After months of uncertainty regarding the future of the G-P mill in Old Town, Governor Baldacci has announced that the facility will be turned into a state of the art “energy facility” with at least four or five different manufacturers employing 1000-plus workers. The governor made the announcement at a press conference held at the Old Town Public Library early Monday morning.

            “You don’t need a cup of coffee to get excited this morning,” he said. “This transformation will bring the mill into the twenty-first century. One door has closed, but another one has opened.”

            The governor added that the reuse ties in with research being done at the University of Maine and the goal of energy dependence.

            “Power generated on the site will be sold behind the gate to other industries that will co-locate at the facility, and these companies will also add manufacturing jobs,” he said. “The outlook for the Old Town mill is bright.”

            Sale negotiations for the G-P mill have been ongoing ever since the facility closed its doors last March. In the following months, it was widely believed that Cascades, Inc., a company based in Montreal was poised to become the new owner of the mill. But Monday’s announcement made clear that Cascades, Inc. will not be part of the mill’s future. Instead, four companies that are not producers of pulp or paper will begin operations at the mill site within the next few weeks. The four companies are comprised of Red Shield, which will operate the mill’s bio-mass boiler to produce electricity, Tamarack Energy, a New England-based company that will provide the engineering services needed for operation of the bio-mass boiler, Hallowell International, L.L.C., a low-temperature heat manufacturer and distributor based in Bangor, and Lamtec, Inc., makers of pressure-sensitive labels based in Portland.

            Representatives from three of the companies were present for the governor’s announcement Monday. When asked by one reporter whether the companies’ participation in the redevelopment process was a matter of “default” because the deal with Cascades, Inc. had fallen through, --, spokesman for Lamtec, replied that his company could have taken their operation anywhere but had chosen to bring it to Old Town.

            “These companies are here because they know that Old Town has an incredible workforce,” Gov. Baldacci said.

            He added that diversification of the mill was a “long-term economic solution” that would, in turn, help to stabilize the work situation in the long-term as well. He said that he intended to provide a “seamless” transition in getting former G-P employees back to work. The new companies have promised to offer jobs to the displaced mill workers before advertising them to the public.

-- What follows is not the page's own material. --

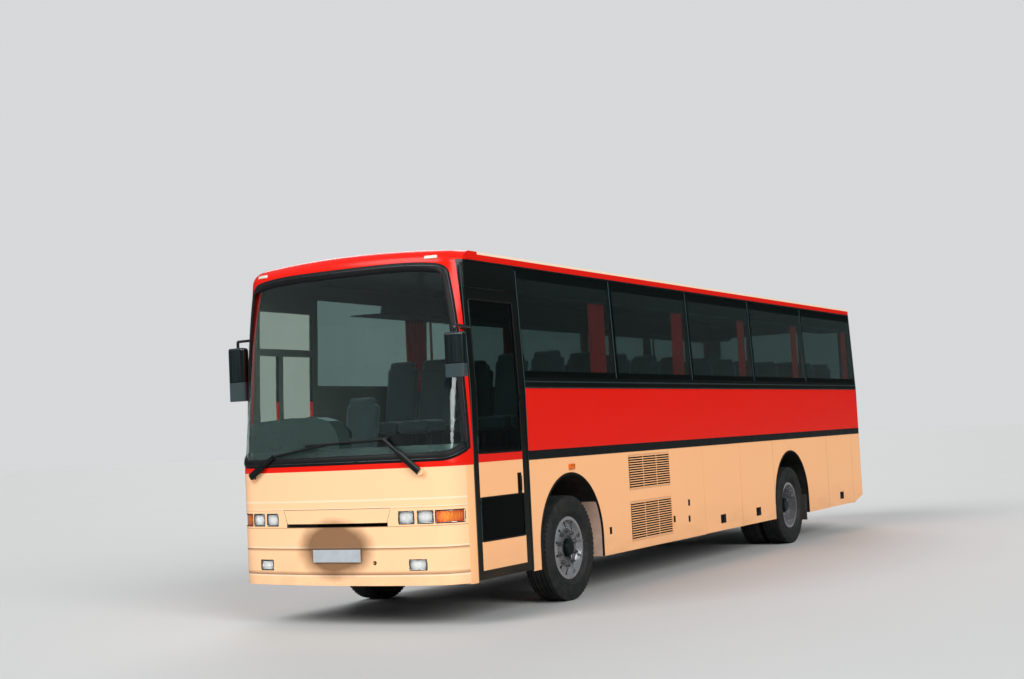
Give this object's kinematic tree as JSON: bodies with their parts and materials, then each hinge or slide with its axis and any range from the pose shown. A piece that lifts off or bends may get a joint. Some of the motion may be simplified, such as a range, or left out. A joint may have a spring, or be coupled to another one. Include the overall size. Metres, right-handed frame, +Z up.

The mill workers who take those jobs will receive training funded in part with $50.000 from the Governor’s Initiative Fund.

            “This marks the first time that that a closed pulp and paper mill in Maine has been reused for a state-of-the-art production that will transition employment opportunities and create new industry,” the governor said.

            Old Town city manager Peggy Daigle called the move “a positive step toward the future” for workers and their families. She said that the new companies involved with the redevelopment of the mill were coming into “a community that is pro-active.”

            “We’ve been working diligently for the last two years to diversify the economy, to steer somewhat away from paper,” she said. “But there are many resources to put into new economic opportunities. We’re developing out at the airport, on Stillwater Avenue. We’re taking some first positive steps toward the future.”

            In response to some reporters’ queries about possible environmental hazards that the new operations could pose, Ed Paslosky, spokesman for Red Shield, said that his company intended to create a full-service, environmentally sound energy park. A recent $10.35 million grant received by the University of Maine will be used to research ways in which wood by-products can be used to make over 30 plastics and chemicals now made exclusively with oil. Research is also being done on alternative ways to use fiber instead of burning it with black liquid.

            Some PACE 80 union members who attended the press conference said afterward that they were excited about the future of the mill, but that they were waiting to see how the actual mechanics of the redevelopment played out.

            “It’d be good to work for a smaller company that knows who I am personally,” one member said. “The time is right to go back to smaller companies and more family-oriented businesses. “

            Jim Bosse, a 41-year mill veteran, said that he wouldn’t mind learning a new job.

            “After working at the same job for forty-one years, I was tired of it,” he said. “I’m ready for something new.”

            Bosse went on to say that he and other returning workers knew they would lose some of the pay and benefits that went with their old jobs, but at this point were more concerned about having insurance coverage and the fact that “the real world has no jobs.”

            One point on which there was unanimous agreement among the union members was the role that Gov. Baldacci had played in bringing the mill redevelopment to fruition.

            “Baldacci was the lynchpin in this whole thing,” Bosse said. “I can’t think of any other governor who would have done even half as much as he’s done.”

            In a private interview following Monday’s press conference, Gov. Baldacci told the Times that he saw the G-P mill shutdown as something that could not be separated from the community in which it happened.

            “It’s not as if the mill can close and people just go on with their lives,” he said. “It affects everything around it, the entire community, families, businesses. It’s a huge part of who and what people are.”

            He also said that the transformation of the G-P mill into a multi-manufacturer facility would put Old Town into the eye of the whole country.

            “Everyone’s going to be watching to see how we did this,” he said. “This is the first time anything like this has been done. It’s a prototype for what can be done in situations like this around the country.”

            Looking back over the last six months of negotiations with G-P, the governor said that the most difficult part had been working so hard behind the scenes for so long.

            “Would other governors have done as much or worked so hard to make this happen? I don’t know. Probably not. But this was about the people of Old Town, not just the mill. The people are what make Old Town what it is, and I wasn’t going to let them down.”